Pomidora, ser mozzarella, oraz ser żółty kroimy na plastry. Obcinamy „ogonki” cukinii, kroimy ją na plastry o grubości ok. 3 centymetry.  Cukinię przyprawiamy solą i pieprzem, kładziemy szynkę, później pomidora, następnie na część talarków ser żółty, na część mozzarellę. Na wierzchu posypujemy oregano i bazylią. Blachę wykładamy papierem do pieczenia, wykładamy talarki. Pieczemy ok 25 – 30 min w temperaturze 200 stopni.


Sałatka z cukinii (pasteryzowana w słoiku)

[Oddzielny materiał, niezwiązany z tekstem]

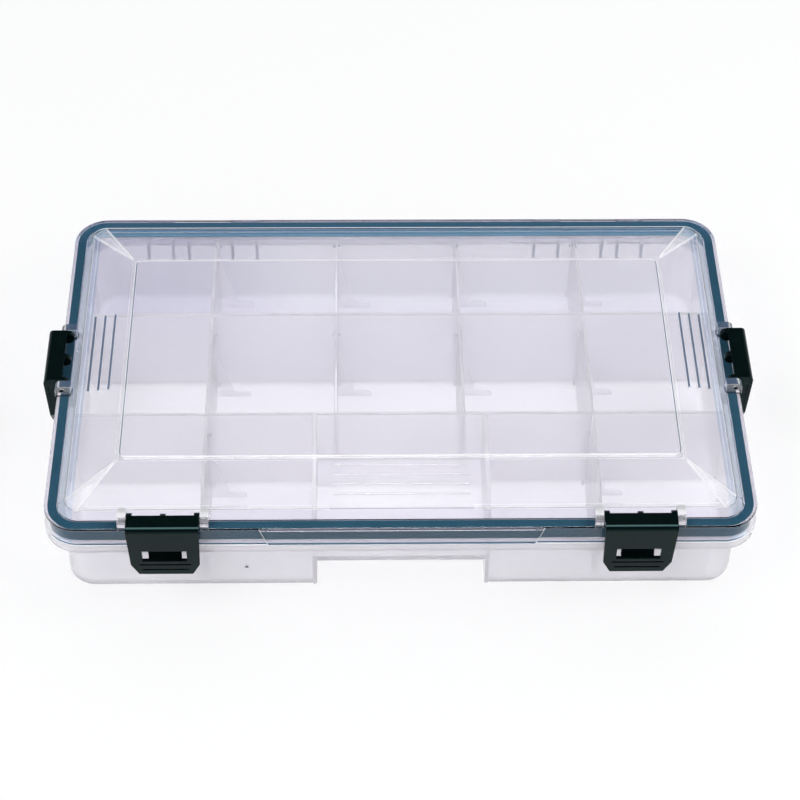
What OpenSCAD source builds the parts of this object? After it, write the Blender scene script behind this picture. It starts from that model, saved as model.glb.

ten przepis pochodzi z książki siostry Anastazji

2 ½ kg cukinii

30 dag cebuli

3 ząbki czosnku

1 marchewka

2-3 łyżka natki pietruszki


Zalewa:

½ szklanki octu winnego 10%

½ szklanki wody

½ szklanki oliwy

½ szklanki cukru


Cukinie myjemy, szatkujemy i solimy. Odstawiamy na 3 godziny. Obraną cebulę kroimy w kostkę. Czosnek siekamy drobno. Marchewkę trzemy na tarce (grube oczka). Cukinię odciskamy z soku i dodajemy pozostałe składniki. Wlewamy przestudzoną zalewę i wszystko mieszamy. Wkładamy do słoików. Dobrze zakręcamy, następnie słoiki gotujemy przez ok. 15 minut.